Konkani Daan: A Community-Driven Culturally Grounded Speech Corpus for Low-Resource ASR

Proceedings of the 8th Workshop on Indian Language Data: Resources and Evaluation

Abstract

Indian languages are deeply embedded in cultural traditions, oral narratives, regional lexicons, and socially grounded communicative practices. However, existing speech resources and large multilingual ASR models often underrepresent culturally rich and naturally occurring speech varieties. In this paper, we introduce Konkani Daan, a community-driven initiative for collecting culturally grounded speech data for the Konkani language.

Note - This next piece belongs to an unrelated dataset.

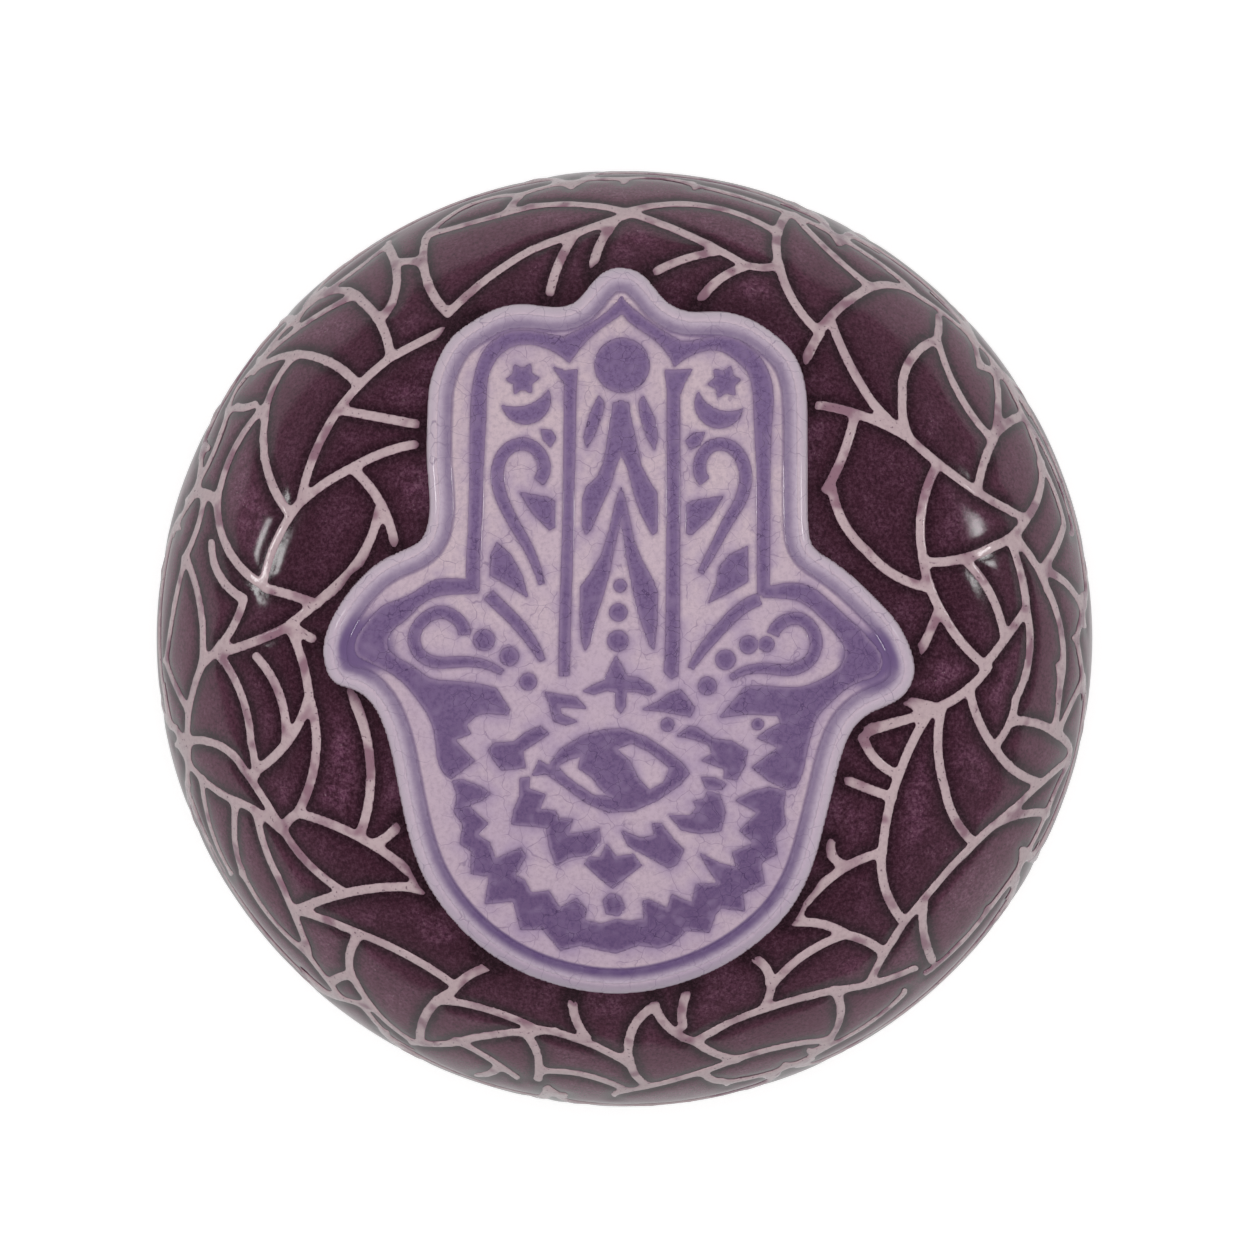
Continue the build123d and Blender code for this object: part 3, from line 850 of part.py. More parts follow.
# Trailed slip lines over the dome, which stop at the hand, and round the tuck
upper_net = trailed(upper_paths, dome_lean, 1, upper_skin(0, line_height))
hand_column = column(inset_outline(-line_slab_gap))
parts["trailed_lines_upper"] = ShapeList([part for net in upper_net for part in (net - hand_column).solids()])
parts["trailed_lines_lower"] = trailed(lower_paths, tuck_lean, -1, lower_skin(0, line_height))

os.makedirs("parts", exist_ok=True)
for name, shape in parts.items():
    solids = shape if isinstance(shape, ShapeList) else shape.solids()
    export_step(Compound(children=solids), f"parts/{name}.step")
    print(name, len(solids), round(sum(solid.volume for solid in solids), 1))
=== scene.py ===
# %% [markdown]
# # Hamsa hand ornament
# A palm-sized ceramic dome under dark plum glaze. A net of trailed slip lines runs over it,
# and a clay hand with a stamped pattern lies on its crown. The solids in the frame give every
# piece its size and place. What this script adds is what a kiln adds: rounded edges, glaze
# that ran and pooled, crackle, and the colours that show through it.

# %% Frame
import math

import bmesh
import bpy
import numpy as np
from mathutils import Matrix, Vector, noise
from mathutils.bvhtree import BVHTree


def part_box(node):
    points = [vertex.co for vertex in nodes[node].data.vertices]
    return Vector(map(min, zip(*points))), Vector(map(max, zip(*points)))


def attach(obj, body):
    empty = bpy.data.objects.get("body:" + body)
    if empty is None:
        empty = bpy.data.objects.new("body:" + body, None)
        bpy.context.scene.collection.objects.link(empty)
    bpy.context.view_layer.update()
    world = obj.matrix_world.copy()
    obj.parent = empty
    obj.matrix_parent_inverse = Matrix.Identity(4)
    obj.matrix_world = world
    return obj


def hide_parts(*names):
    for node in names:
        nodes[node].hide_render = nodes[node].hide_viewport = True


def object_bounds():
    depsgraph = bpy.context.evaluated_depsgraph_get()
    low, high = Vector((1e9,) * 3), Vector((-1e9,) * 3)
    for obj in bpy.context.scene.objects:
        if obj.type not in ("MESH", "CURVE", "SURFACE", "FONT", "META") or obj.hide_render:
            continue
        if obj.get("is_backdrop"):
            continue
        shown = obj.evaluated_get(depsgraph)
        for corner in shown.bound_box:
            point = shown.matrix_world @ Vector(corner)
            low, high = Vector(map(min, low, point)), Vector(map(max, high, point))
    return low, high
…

The corpus currently comprises over 43.9 hours of 16 kHz speech recordings contributed through a web-based participatory platform. We evaluate a strong multilingual baseline, AI4Bharat IndicConformer-600M, in zero-shot mode on the Konkani Daan development set (379 utterances), achieving Word Error Rate (WER) of 46.46% and Character Error Rate (CER) of 15.47%, indicating substantial domain and cultural mismatch. Through qualitative error analysis, we identify systematic challenges including compound word segmentation, numeric normalisation, named entity distortion, and orthographic variation. Our findings demonstrate that culturally dense community speech exposes systematic limitations in multilingual ASR systems and motivates normalisation-aware and culturally informed evaluation strategies.